От любви она сделалась невыносимой, тяжелой. Раскинувшись на кровати, стараясь не касаться белья туфлями (несмотря на свои горести, Мадлен не потеряла привычки к порядку), она снова прокручивала в голове все свои действия, заставившие Леонарда уйти. Она слишком докучала ему своими желаниями, забиралась к нему на колени, как маленькая, хотела все время быть с ним. Она забросила собственные важные дела, превратилась в обузу.
От их с Леонардом романа осталась только одна вещь – книга, которую она швырнула ему в лицо. В тот день, прежде чем выскочить из его квартиры, – а тем временем он, распростертый на постели, барственно голый, спокойно повторял ее имя, давая ей понять, что она перебарщивает, – Мадлен заметила, что книга лежит на полу раскрытая, будто птица, разбившаяся об оконное стекло. Подобрать ее означало доказать правоту Леонарда, подтвердить: да, у нее действительно нездоровое влечение к «Фрагментам»; да, вместо того чтобы развеять ее фантазии о любви, книга помогает эти фантазии укреплять; да, все это свидетельствует о том, что она не только сентиментальная особа, но еще и ни капли не разбирается в литературной критике.

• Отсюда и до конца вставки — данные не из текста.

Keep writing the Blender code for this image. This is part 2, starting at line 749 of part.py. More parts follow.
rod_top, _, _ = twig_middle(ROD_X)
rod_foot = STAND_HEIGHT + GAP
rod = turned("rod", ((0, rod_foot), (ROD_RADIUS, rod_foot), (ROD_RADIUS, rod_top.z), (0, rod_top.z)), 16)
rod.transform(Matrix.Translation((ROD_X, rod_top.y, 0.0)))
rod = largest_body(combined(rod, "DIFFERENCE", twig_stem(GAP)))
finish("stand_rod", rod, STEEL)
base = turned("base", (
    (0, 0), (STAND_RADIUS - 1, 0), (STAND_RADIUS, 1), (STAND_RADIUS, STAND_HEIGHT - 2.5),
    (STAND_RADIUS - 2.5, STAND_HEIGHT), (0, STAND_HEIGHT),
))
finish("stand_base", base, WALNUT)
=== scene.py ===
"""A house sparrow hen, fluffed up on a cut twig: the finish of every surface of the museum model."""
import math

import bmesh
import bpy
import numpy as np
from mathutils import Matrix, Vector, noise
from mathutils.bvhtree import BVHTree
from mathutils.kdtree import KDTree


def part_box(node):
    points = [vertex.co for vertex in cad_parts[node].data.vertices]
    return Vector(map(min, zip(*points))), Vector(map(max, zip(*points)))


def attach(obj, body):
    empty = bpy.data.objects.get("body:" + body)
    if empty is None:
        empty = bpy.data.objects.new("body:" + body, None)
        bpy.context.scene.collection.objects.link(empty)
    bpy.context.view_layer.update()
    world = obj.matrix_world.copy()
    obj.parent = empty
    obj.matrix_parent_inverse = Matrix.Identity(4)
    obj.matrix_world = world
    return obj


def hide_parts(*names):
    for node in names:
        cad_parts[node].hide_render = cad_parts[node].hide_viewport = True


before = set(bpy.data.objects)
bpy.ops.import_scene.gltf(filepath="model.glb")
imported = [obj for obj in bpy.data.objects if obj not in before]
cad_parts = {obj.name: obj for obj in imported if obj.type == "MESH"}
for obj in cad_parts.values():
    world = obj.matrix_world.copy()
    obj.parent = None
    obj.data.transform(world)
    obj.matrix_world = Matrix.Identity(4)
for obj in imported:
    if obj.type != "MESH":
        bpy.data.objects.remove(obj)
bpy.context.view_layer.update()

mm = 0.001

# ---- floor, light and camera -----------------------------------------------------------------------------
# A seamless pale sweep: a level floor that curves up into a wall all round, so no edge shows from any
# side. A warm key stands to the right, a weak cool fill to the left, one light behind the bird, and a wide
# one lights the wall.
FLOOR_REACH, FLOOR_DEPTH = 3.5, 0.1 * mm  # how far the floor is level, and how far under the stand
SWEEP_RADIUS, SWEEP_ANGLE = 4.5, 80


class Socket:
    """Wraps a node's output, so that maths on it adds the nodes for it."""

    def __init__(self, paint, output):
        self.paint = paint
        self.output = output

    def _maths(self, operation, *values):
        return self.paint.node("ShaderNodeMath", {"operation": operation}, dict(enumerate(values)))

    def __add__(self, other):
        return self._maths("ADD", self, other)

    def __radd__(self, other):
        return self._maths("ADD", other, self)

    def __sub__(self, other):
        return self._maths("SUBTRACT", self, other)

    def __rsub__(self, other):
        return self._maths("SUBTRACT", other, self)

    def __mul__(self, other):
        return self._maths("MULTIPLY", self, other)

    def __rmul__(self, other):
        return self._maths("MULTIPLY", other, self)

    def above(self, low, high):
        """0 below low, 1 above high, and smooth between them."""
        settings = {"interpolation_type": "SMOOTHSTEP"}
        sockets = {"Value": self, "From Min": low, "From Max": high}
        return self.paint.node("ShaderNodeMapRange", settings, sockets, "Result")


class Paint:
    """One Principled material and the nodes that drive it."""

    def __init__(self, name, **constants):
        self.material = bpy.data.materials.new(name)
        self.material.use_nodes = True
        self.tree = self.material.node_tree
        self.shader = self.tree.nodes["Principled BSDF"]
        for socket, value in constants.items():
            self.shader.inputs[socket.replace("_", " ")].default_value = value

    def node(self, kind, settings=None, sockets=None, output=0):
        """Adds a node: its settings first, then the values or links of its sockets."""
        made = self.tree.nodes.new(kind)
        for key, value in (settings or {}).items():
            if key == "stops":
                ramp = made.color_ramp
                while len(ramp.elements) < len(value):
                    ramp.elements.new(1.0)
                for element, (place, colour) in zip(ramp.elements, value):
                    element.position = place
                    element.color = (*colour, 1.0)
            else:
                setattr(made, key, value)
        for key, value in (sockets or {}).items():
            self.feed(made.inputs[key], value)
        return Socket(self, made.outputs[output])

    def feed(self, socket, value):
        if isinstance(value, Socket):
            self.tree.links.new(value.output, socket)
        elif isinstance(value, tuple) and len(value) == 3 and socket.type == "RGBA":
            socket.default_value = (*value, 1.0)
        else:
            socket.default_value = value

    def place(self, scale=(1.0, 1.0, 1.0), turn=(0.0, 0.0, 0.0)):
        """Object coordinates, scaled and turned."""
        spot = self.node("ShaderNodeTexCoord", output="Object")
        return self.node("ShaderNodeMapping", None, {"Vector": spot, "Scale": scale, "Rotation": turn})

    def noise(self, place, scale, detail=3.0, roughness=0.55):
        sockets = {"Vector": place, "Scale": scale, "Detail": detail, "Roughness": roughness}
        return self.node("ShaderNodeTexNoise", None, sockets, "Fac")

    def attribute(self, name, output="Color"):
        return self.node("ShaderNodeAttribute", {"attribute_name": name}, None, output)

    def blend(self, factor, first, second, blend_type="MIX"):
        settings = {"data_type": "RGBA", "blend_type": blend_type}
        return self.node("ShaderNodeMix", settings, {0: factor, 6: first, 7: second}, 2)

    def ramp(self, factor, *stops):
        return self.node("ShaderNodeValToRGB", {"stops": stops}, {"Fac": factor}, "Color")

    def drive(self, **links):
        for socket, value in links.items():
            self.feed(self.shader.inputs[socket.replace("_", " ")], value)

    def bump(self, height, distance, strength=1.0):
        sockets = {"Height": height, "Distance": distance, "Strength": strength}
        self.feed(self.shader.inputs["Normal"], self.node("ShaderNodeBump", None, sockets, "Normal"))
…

С другой стороны, оставить книгу на полу, чтобы Леонард смог потом взять ее и изучить подчеркнутые ею куски, а также заметки на полях (включая одно восклицание, на странице 123, в главе под названием «В исполненном любви покое твоих рук»: «Леонард!») было невозможно. Поэтому, взяв сумку, Мадлен одним ловким движением схватила и Барта, не решившись проверить, заметил ли это Леонард. Спустя пять секунд она захлопнула за собой дверь.

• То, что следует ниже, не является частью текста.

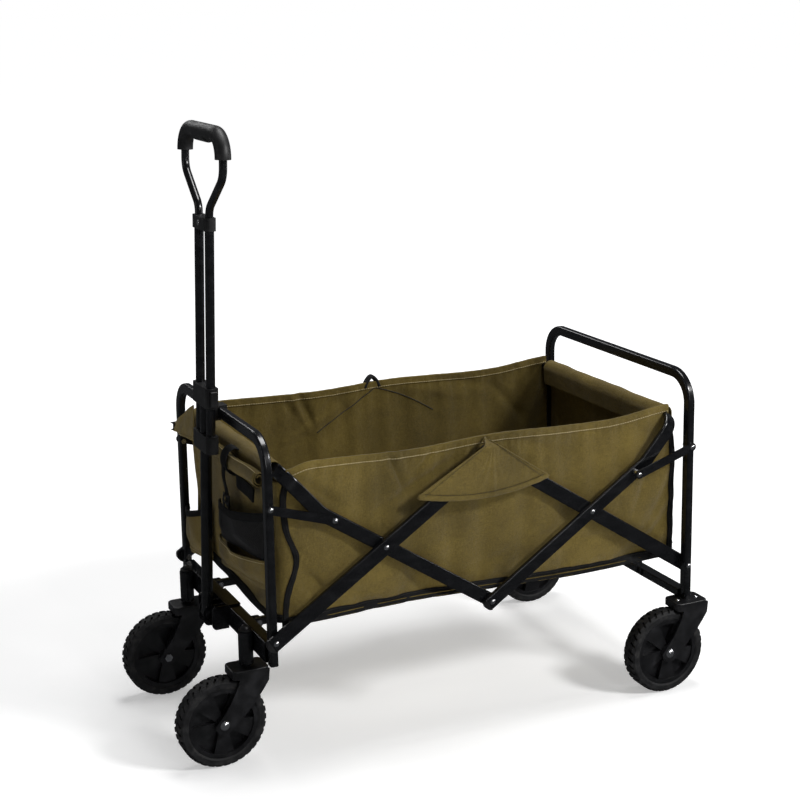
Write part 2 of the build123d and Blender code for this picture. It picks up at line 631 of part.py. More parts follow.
def scissor(parts):
    pivot, cross, top = (LEG_HALF, PIVOT_Z), (CROSS_X, CROSS_Z), (0, TOP_Z)
    front_pivot, front_cross = (-LEG_HALF, PIVOT_Z), (-CROSS_X, CROSS_Z)
    running = RIVET_R + RUNNING
    outer = both_sides(lever(-LEG_HALF, 1, OUTER_Y))
    outer = pierce(outer, running, OUTER_Y, [front_pivot])
    parts["outer_levers"] = pierce(outer, RIVET_R, OUTER_Y, [front_cross, top])
    inner = both_sides(lever(LEG_HALF, -1, INNER_Y))
    inner = pierce(inner, running, INNER_Y, [pivot, top])
    parts["inner_levers"] = pierce(inner, RIVET_R, INNER_Y, [cross])
    parts["front_hoop"] = pierce(hoop(-1, INNER_Y), running, INNER_Y, [front_cross, (0, PIVOT_Z)])
    rear = pierce(hoop(1, OUTER_Y), running, OUTER_Y, [cross])
    parts["rear_hoop"] = pierce(rear, RIVET_R, OUTER_Y, [(0, PIVOT_Z)])

    between = INNER_Y + BAR_THICK + (LAYER_GAP - WASHER_THICK) / 2
    rings = [washer(x, z, between) for x, z in (front_pivot, front_cross, top)]
    parts["outer_lever_bushes"] = both_sides(group(lever_plugs(-LEG_HALF, 1, OUTER_Y), *rings))
    rings = [washer(x, z, between) for x, z in (pivot, cross)]
    parts["inner_lever_bushes"] = both_sides(group(lever_plugs(LEG_HALF, -1, INNER_Y), *rings))
    parts["front_hoop_plugs"] = both_sides(hoop_plugs(-1, INNER_Y))
    bottom = washer(0, PIVOT_Z, between)
    parts["rear_hoop_bushes"] = both_sides(group(hoop_plugs(1, OUTER_Y), bottom))


def links(parts):
    for direction, face, label in ((-1, FRONT_LEG_OUT, "front"), (1, REAR_LEG_OUT, "rear")):
        low = face + 0.5
        high = low + LINK_THICK
        leg_x, end_x = direction * LEG_HALF, direction * LINK_END_X
        link = flat_link(leg_x, LINK_PIVOT_Z, end_x, LINK_END_Z, low)
        link -= along_y(RIVET_R + RUNNING, low - 1, high + 1, leg_x, LINK_PIVOT_Z)
        link -= along_y(RIVET_R, low - 1, high + 1, end_x, LINK_END_Z)
        parts[f"{label}_links"] = both_sides(link)
        stud = Pos(end_x, 0, LINK_END_Z) * along_y(RIVET_R, low, high + 0.5)
        stud += Pos(end_x, high, LINK_END_Z) * Rot(-90, 0, 0) * dome(RIVET_HEAD_R, RIVET_HEAD_HEIGHT)
        if direction > 0:
            stud += along_y(7, OUTER_Y + BAR_THICK + 0.5, low, end_x, LINK_END_Z)
        parts[f"{label}_link_studs"] = both_sides(stud)


def rivets(parts):
    """Rivets go with the body whose hole they fill."""
    outer_face = OUTER_Y + BAR_THICK
    tail = INNER_Y - LOOSE
    inner_leg = FRONT_LEG_Y - TUBE_Y / 2
    link_face = FRONT_LEG_OUT + 0.5 + LINK_THICK
    lower = rivet(-LEG_HALF, PIVOT_Z, inner_leg, outer_face + LOOSE)
    upper = rivet(-LEG_HALF, LINK_PIVOT_Z, inner_leg, link_face + LOOSE)
    pins = [rail_pin(side * RAIL_Y) for side in (-1, 1)]
    parts["front_leg_rivets"] = group(both_sides(group(lower, upper)), *pins)
    lower = rivet(LEG_HALF, PIVOT_Z, tail, REAR_LEG_OUT)
    upper = rivet(LEG_HALF, LINK_PIVOT_Z, OUTER_Y, REAR_LEG_OUT + 0.5 + LINK_THICK + LOOSE)
    pins = [mirror(rail_pin(side * REAR_RAIL_Y), about=Plane.YZ) for side in (-1, 1)]
    parts["rear_leg_rivets"] = group(both_sides(group(lower, upper)), *pins)
    crossing = rivet(-CROSS_X, CROSS_Z, tail, outer_face)
    top = rivet(0, TOP_Z, tail, outer_face)
    parts["outer_lever_rivets"] = both_sides(group(crossing, top))
    parts["inner_lever_rivets"] = both_sides(rivet(CROSS_X, CROSS_Z, INNER_Y, outer_face + LOOSE))
    parts["bottom_pivot_rivets"] = both_sides(rivet(0, PIVOT_Z, tail, outer_face))


def running_gear(parts):
    wheel_rim, wheel_tyre, bolt = rim(), tyre(), axle_bolt()
    caster = fork(-CASTER_TRAIL) + along_z(STEM_R, FORK_TOP - 2, STEM_TOP)
    caster += along_z(9, FORK_TOP - 1, FORK_TOP + 3)
    fixed = fork(-REAR_TRAIL)
    cap = along_z(CAP_R, STEM_TOP, STEM_TOP + CAP_RIM)
    cap += Pos(0, 0, STEM_TOP + CAP_RIM) * dome(CAP_DOME_R, CAP_DOME)
    rear_forks, rear_axles, screws = [], [], []
    for side, label in ((1, "left"), (-1, "right")):
        outward = Rot(0, 0, 0) if side > 0 else Rot(0, 0, 180)
        here = Pos(STEM_X, side * CASTER_Y, 0)
        axle = Pos(CASTER_AXLE_X, side * CASTER_Y, WHEEL_R)
        parts[f"caster_fork_{label}"] = here * caster
        parts[f"caster_cap_{label}"] = here * cap
        parts[f"front_axle_{label}"] = axle * outward * bolt
        parts[f"front_rim_{label}"] = axle * wheel_rim
        parts[f"front_tyre_{label}"] = axle * wheel_tyre
        here = Pos(LEG_HALF, side * REAR_WHEEL_Y, 0)
        axle = Pos(REAR_AXLE_X, side * REAR_WHEEL_Y, WHEEL_R)
        parts[f"rear_rim_{label}"] = axle * wheel_rim
        parts[f"rear_tyre_{label}"] = axle * wheel_tyre
        rear_forks.append(here * fixed)
        rear_axles.append(axle * outward * bolt)
        head = Pos(0, side * 3, FORK_TOP) * dome(SCREW_R, SCREW_HEAD)
        screws += [here * Pos(x, 0, 0) * head for x in (-SCREW_X, SCREW_X)]
    parts["rear_forks"] = group(*rear_forks)
    parts["rear_axles"] = group(*rear_axles)
    parts["rear_fork_screws"] = group(*screws)


def handle(parts):
    parts["handle_bracket"] = handle_bracket()
    pivot = along_y(AXLE_R, -LUG_OUT - LUG_HEAD, LUG_OUT + LUG_HEAD, HANDLE_PIVOT_X, HANDLE_PIVOT_Z)
    head = along_y(LUG_HEAD_R, LUG_OUT, LUG_OUT + 2 * LUG_HEAD)
    heads = [head, mirror(head, about=Plane.XZ)]
    parts["handle_pivot_bolt"] = pivot + Pos(HANDLE_PIVOT_X, 0, HANDLE_PIVOT_Z) * group(*heads)
    parts["handle_clip"] = handle_clip()
    parts["handle_pole"] = in_handle(pole())
    hollow = KEY_HALF + KEY_PLAY
    recess = box((-hollow, hollow), (-BLOCK_Y - 1, KEY_DEPTH - BLOCK_Y), (GUIDE_LOW + 3, GUIDE_HIGH - 3))
    parts["pole_guide"] = in_handle(pole_guide() - recess)
    rise = (GUIDE_LOW + 3.5, GUIDE_HIGH - 3.5)
    key = box((-KEY_HALF, KEY_HALF), (-BLOCK_Y - 5, 0.6 - BLOCK_Y), rise)
    key = fillet(key.edges().group_by(Axis.Y)[0], 1.5)
    parts["release_key"] = in_handle(key)
    parts["handle_slider"] = in_handle(slider())
    parts["twin_tubes"] = in_handle(twin_tubes())
    parts["handle_collar"] = in_handle(collar())
    middle = (COLLAR_LOW + COLLAR_HIGH) / 2
    parts["collar_button"] = in_handle(Pos(-BUTTON_R, 0, middle) * button(BUTTON_R, 6, 1.5))
    parts["grip_loop"] = in_handle(loop_rod())
    parts["grip"] = in_handle(grip())


def floor_rails(parts):
    hinge = Pos(-FLOOR_HINGE_X, 0, FLOOR_HINGE_Z)
    length = FLOOR_HINGE_X + RAIL_MEET
    front = [hinge * rail(side * RAIL_Y, length) for side in (-1, 1)]
    rear = [hinge * rail(side * REAR_RAIL_Y, length) for side in (-1, 1)]
    parts["front_floor_rails"] = group(*front)
    parts["rear_floor_rails"] = mirror(group(*rear), about=Plane.YZ)


def basket(parts):
    """Plain closed panels of the fabric basket, notched round the hoops' corners."""
    wall_x = (-BASKET_X + FABRIC + 0.5, BASKET_X - FABRIC - 0.5)
    rise = (BASKET_BOTTOM, BASKET_TOP)
    corners = [
        hoop(-1, INNER_Y, HOOP_CLEAR, hollow=False),
        hoop(1, OUTER_Y, HOOP_CLEAR, hollow=False),
    ]
    side = box(wall_x, (BASKET_Y - FABRIC, BASKET_Y), rise) - corners
    parts["basket_side_left"] = side
    parts["basket_side_right"] = other_side(side)
    inner_y = BASKET_Y - FABRIC - 0.3
    parts["basket_floor"] = box(wall_x, (-inner_y, inner_y), (BASKET_BOTTOM, BASKET_BOTTOM + FABRIC))
    parts["basket_front"] = box((-BASKET_X, -BASKET_X + FABRIC), (-BASKET_Y, BASKET_Y), rise)
    parts["basket_rear"] = box((BASKET_X - FABRIC, BASKET_X), (-BASKET_Y, BASKET_Y), rise)


def main():
    parts = {}
    for section in (frames, scissor, links, rivets, running_gear, handle, floor_rails, basket):
        section(parts)
    return parts


if __name__ == "__main__":
    os.makedirs("parts", exist_ok=True)
    move = Pos(-ORIGIN_X, 0, 0)
    for name, shape in main().items():
        export_step(group(move * shape), f"parts/{name}.step")
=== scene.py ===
"""Looks of the folding camp wagon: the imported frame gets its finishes, and the sewn basket, its
pockets, straps, bindings and stitching are built round it. Metres, +Z up, handle end at -X."""
import json
import math

import bpy
import numpy as np
from mathutils import Matrix, Vector


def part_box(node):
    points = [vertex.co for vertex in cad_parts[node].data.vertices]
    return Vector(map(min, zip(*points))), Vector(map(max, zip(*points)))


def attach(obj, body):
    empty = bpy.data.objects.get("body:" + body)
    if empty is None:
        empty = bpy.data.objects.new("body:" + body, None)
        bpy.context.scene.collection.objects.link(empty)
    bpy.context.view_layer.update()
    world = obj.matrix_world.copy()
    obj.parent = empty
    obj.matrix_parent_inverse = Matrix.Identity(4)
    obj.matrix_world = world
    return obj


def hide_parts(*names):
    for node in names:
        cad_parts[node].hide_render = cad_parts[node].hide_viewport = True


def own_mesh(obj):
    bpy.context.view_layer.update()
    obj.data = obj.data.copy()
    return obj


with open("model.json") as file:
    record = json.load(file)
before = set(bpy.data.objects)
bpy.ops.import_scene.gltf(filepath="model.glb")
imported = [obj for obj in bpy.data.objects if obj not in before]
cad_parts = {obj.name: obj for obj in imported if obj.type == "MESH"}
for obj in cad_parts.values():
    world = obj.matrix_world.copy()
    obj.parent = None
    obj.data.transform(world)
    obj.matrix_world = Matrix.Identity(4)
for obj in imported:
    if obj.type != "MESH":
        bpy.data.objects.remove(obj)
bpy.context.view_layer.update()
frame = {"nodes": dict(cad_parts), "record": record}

# ---- places, from the frame ---------------------------------------------------------------


def centre(node, axis):
    low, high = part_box(node)
    return (low[axis] + high[axis]) / 2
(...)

Она рада была, что забрала книжку. Сейчас, когда она впала в уныние, элегантная проза Ролана Барта была для нее единственным утешением. Разрыв с Леонардом ни на йоту не умалял актуальности «Фрагментов». По сути, глав о разбитом сердце там было больше, чем о счастье. Одна глава называлась «Без ответа». Другая – «Мысли о самоубийстве». Третья – «Похвала слезам». «Специфическая предрасположенность влюбленного субъекта к плачу… Малейшее любовное переживание, будь то счастливое или огорчительное, доводит Вертера до слез. Вертер плачет часто, очень часто – и обильно. Кто же плачет в Вертере – влюбленный или романтик?»